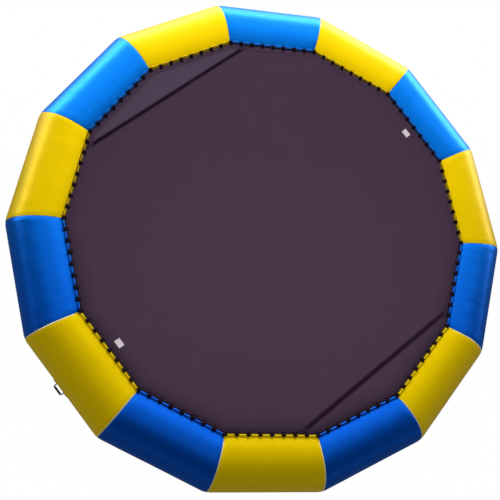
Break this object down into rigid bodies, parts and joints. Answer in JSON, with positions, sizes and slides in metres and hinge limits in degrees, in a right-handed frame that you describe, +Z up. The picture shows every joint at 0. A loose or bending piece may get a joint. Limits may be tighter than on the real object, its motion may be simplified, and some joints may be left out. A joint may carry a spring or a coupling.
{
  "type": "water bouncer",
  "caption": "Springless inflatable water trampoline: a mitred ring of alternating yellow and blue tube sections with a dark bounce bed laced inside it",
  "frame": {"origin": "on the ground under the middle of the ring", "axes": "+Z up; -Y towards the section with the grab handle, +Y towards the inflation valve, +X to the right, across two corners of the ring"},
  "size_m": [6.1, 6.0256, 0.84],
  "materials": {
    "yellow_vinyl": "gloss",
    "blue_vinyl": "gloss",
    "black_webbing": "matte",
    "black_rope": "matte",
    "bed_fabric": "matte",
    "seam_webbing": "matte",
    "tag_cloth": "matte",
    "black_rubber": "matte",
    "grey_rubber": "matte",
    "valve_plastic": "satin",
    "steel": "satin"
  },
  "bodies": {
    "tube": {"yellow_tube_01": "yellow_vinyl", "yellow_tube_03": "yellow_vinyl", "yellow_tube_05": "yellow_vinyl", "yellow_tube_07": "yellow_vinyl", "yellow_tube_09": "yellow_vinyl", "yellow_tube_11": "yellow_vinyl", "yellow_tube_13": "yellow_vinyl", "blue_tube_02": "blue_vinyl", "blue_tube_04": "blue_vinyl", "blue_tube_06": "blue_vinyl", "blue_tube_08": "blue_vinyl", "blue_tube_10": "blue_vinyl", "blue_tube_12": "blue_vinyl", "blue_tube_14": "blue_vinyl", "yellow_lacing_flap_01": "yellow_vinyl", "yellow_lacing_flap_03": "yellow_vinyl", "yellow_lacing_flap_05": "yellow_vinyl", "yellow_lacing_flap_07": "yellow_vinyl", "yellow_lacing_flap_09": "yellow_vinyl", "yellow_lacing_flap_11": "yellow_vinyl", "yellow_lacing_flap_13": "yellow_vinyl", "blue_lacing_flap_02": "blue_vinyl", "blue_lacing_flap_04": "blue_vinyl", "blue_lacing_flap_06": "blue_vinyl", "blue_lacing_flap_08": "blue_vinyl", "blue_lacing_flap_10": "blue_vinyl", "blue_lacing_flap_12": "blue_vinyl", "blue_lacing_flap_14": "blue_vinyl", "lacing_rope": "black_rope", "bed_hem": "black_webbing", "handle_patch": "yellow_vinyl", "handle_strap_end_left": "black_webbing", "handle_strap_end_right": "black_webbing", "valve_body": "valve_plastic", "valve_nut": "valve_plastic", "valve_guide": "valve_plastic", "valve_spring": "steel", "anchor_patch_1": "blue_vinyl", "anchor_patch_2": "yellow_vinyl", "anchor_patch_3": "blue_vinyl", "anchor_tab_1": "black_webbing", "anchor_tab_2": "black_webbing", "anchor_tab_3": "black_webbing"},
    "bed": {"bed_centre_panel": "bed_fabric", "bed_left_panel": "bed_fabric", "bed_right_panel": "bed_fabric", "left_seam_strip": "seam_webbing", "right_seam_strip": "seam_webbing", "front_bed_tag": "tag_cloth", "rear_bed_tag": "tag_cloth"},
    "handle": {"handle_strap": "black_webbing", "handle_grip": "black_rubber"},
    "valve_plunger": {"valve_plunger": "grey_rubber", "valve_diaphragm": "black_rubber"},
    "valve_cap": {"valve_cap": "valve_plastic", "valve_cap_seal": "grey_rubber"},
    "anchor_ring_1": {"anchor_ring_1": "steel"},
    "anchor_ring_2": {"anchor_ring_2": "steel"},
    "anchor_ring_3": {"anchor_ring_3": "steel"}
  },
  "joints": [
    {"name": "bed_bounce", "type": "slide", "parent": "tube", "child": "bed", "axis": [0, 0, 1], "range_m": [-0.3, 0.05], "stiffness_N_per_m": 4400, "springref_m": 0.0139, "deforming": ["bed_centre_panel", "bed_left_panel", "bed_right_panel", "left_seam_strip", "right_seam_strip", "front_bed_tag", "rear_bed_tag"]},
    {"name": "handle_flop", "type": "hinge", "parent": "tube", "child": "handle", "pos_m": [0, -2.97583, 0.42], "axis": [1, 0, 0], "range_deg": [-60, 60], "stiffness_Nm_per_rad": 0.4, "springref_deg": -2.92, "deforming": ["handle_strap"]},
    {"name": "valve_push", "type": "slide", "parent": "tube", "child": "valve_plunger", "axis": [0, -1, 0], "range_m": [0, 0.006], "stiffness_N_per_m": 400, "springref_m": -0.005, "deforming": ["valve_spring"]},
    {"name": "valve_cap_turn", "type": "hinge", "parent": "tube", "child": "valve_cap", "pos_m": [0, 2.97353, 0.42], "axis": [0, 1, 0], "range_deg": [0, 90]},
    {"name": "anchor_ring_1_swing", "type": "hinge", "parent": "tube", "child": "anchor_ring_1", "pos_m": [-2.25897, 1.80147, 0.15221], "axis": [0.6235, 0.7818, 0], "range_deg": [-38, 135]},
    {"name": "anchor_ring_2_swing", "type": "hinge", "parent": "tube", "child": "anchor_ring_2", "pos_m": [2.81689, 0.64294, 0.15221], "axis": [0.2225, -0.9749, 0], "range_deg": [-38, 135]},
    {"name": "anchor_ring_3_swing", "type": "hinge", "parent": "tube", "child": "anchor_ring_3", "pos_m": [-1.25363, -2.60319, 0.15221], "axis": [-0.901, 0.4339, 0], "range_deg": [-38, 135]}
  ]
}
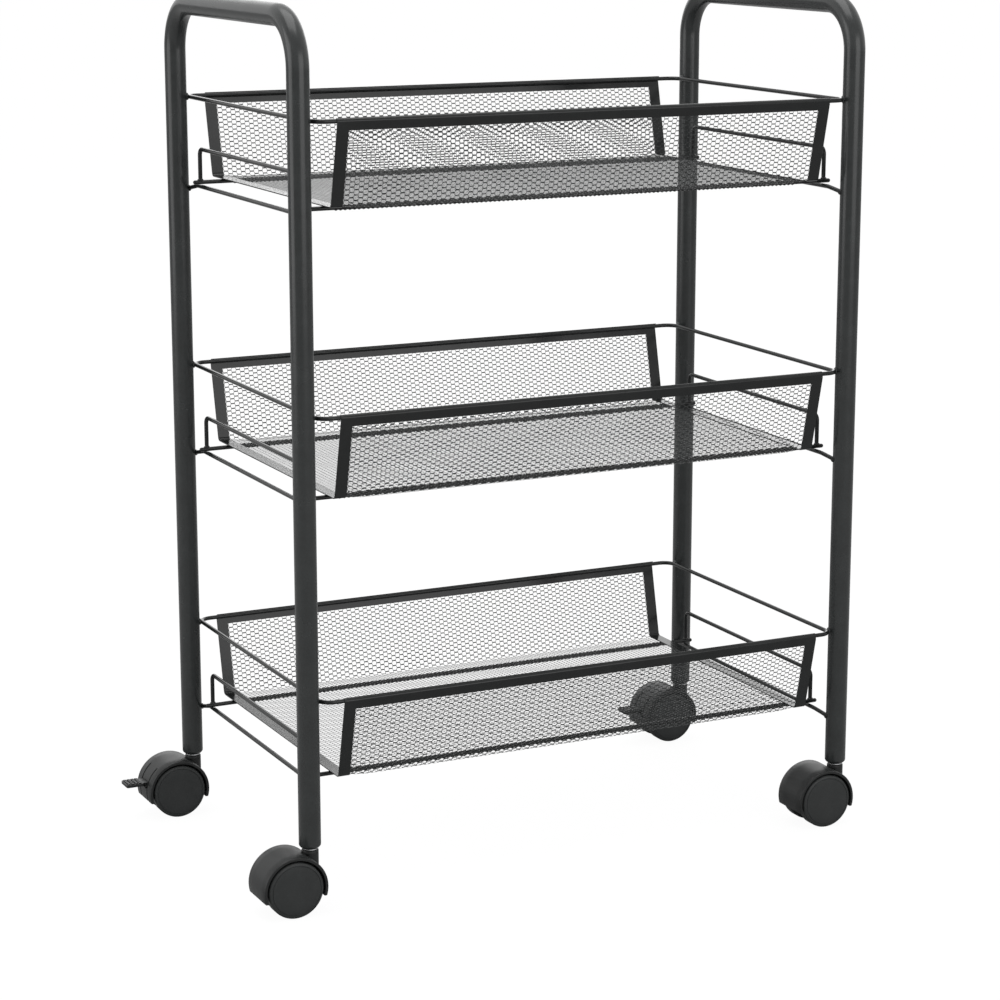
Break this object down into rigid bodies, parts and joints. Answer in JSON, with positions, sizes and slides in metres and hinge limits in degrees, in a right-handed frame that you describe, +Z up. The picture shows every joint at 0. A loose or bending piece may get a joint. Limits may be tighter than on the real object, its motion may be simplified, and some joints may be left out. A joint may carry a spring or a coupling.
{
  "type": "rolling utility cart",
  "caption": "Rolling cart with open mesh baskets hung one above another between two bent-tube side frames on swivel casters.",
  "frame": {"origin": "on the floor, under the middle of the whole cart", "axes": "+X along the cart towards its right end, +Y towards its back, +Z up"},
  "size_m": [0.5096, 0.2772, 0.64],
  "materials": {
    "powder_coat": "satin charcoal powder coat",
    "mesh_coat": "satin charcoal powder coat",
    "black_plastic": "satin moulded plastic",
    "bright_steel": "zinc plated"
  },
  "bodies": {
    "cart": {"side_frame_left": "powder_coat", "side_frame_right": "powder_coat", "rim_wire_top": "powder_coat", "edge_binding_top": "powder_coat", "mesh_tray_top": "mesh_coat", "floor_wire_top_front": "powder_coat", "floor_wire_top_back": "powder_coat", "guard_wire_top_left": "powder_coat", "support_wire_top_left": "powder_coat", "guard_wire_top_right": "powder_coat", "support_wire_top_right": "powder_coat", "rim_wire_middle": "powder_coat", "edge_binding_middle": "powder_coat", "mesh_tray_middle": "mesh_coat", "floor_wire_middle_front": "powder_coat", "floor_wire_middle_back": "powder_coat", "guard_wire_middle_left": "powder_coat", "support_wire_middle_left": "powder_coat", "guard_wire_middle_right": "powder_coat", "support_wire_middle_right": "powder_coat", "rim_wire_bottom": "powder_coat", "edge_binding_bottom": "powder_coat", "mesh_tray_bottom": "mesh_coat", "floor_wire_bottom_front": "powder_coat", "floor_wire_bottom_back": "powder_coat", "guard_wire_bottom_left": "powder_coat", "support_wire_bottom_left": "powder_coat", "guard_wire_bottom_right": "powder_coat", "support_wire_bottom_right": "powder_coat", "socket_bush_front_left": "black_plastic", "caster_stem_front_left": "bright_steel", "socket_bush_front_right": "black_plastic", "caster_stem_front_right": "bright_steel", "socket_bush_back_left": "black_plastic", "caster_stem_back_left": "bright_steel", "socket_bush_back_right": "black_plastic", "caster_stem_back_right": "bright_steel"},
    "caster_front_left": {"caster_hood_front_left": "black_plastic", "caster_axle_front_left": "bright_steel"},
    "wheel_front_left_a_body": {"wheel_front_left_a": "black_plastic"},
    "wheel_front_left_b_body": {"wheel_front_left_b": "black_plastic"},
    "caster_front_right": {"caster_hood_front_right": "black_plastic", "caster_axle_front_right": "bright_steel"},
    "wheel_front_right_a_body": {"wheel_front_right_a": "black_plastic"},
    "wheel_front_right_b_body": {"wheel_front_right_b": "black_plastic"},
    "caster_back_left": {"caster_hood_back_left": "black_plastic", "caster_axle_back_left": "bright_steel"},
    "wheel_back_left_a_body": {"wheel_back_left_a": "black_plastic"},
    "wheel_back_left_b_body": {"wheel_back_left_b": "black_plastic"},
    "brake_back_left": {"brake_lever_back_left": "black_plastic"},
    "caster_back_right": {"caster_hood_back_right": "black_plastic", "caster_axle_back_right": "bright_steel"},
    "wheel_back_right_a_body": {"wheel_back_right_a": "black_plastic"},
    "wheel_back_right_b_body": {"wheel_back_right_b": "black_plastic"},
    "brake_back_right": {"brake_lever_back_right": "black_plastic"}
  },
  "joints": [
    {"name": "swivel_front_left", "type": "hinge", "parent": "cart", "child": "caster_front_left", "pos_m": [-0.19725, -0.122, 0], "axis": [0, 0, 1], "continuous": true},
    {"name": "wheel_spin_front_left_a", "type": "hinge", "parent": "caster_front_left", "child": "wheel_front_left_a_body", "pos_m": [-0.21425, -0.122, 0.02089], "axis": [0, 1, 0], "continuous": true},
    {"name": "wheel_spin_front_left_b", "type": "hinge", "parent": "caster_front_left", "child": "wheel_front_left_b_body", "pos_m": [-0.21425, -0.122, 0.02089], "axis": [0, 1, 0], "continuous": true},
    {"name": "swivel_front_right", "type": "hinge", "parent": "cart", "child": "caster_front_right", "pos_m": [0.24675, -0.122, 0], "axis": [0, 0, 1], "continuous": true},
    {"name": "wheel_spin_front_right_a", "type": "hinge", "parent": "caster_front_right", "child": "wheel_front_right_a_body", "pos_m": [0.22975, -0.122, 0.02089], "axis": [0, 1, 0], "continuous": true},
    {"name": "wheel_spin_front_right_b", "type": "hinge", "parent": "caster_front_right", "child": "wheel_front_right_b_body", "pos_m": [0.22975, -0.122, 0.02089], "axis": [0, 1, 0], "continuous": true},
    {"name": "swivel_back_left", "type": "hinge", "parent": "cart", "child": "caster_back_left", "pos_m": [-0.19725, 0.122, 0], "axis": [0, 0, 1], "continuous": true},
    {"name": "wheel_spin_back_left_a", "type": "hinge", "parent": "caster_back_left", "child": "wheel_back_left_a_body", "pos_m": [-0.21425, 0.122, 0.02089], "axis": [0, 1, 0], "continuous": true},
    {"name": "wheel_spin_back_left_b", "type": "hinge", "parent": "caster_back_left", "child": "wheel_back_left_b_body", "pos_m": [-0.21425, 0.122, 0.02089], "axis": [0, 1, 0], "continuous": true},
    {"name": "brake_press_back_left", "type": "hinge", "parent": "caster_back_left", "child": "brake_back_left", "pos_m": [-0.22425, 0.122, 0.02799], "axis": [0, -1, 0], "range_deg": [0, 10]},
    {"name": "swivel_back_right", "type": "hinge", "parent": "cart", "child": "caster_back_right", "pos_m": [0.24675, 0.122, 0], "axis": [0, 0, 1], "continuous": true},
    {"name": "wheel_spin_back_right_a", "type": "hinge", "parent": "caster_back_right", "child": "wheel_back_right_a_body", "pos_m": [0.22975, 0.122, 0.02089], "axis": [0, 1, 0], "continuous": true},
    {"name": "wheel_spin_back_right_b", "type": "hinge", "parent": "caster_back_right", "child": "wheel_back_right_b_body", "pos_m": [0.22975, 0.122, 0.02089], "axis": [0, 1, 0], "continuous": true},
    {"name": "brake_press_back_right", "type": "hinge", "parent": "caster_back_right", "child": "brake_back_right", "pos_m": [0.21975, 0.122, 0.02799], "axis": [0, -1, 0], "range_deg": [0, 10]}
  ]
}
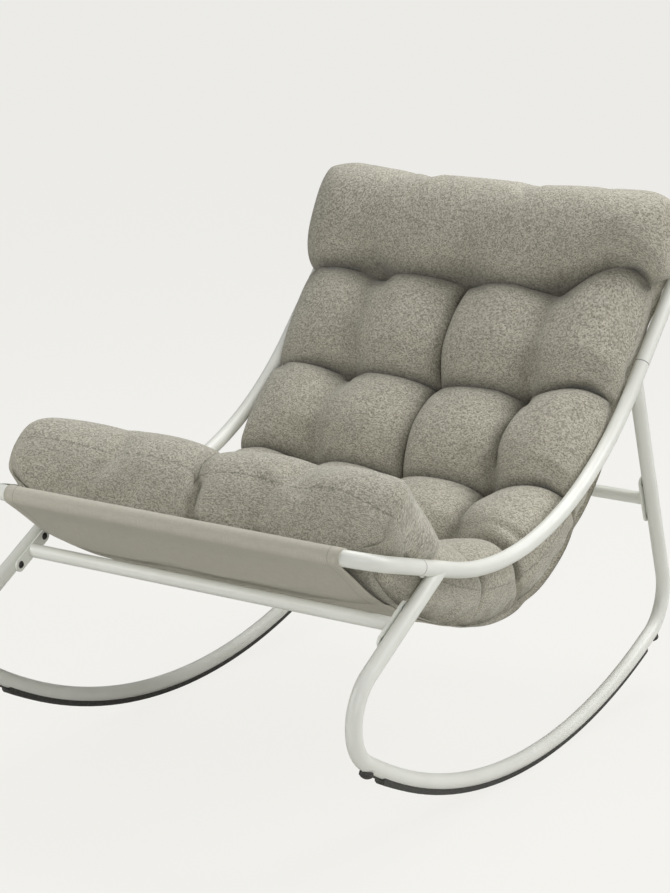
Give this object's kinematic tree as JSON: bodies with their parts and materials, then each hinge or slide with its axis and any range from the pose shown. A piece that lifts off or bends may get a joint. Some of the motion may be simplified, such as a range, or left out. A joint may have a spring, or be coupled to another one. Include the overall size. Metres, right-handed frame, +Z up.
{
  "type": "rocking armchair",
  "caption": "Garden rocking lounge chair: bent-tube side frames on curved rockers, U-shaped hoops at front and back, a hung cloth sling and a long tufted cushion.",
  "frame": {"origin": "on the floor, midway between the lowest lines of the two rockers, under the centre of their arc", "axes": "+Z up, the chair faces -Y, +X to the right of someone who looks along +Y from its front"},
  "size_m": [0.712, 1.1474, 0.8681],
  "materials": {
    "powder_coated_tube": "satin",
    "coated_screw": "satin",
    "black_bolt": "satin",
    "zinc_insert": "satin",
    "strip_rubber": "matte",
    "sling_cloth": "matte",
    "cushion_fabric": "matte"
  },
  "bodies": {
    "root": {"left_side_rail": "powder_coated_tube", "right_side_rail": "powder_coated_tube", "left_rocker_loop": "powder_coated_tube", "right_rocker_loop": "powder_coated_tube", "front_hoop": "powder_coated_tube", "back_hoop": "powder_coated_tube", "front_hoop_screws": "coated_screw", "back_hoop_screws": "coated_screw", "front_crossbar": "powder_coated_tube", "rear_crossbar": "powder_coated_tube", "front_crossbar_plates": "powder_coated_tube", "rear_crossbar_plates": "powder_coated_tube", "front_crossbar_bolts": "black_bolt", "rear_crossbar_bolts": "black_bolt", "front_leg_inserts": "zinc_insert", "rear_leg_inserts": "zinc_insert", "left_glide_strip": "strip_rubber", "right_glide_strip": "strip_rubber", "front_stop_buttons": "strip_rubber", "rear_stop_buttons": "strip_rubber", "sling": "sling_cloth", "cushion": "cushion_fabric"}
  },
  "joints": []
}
----
> [Given problem] For each line of the listing that holds the word "with", show that line.

> [Exercise answer]
Break this object down into rigid bodies, parts and joints. Answer in JSON, with positions, sizes and slides in metres and hinge limits in degrees, in a right-handed frame that you describe, +Z up. The picture shows every joint at 0. A loose or bending piece may get a joint. Limits may be tighter than on the real object, its motion may be simplified, and some joints may be left out. A joint may carry a spring or a coupling.
  "caption": "Springless inflatable water trampoline: a mitred ring of alternating yellow and blue tube sections with a dark bounce bed laced inside it",
  "frame": {"origin": "on the ground under the middle of the ring", "axes": "+Z up; -Y towards the section with the grab handle, +Y towards the inflation valve, +X to the right, across two corners of the ring"},
Break this object down into rigid bodies, parts and joints. Answer in JSON, with positions, sizes and slides in metres and hinge limits in degrees, in a right-handed frame that you describe, +Z up. The picture shows every joint at 0. A loose or bending piece may get a joint. Limits may be tighter than on the real object, its motion may be simplified, and some joints may be left out. A joint may carry a spring or a coupling.
  "caption": "Rolling cart with open mesh baskets hung one above another between two bent-tube side frames on swivel casters.",
Give this object's kinematic tree as JSON: bodies with their parts and materials, then each hinge or slide with its axis and any range from the pose shown. A piece that lifts off or bends may get a joint. Some of the motion may be simplified, such as a range, or left out. A joint may have a spring, or be coupled to another one. Include the overall size. Metres, right-handed frame, +Z up.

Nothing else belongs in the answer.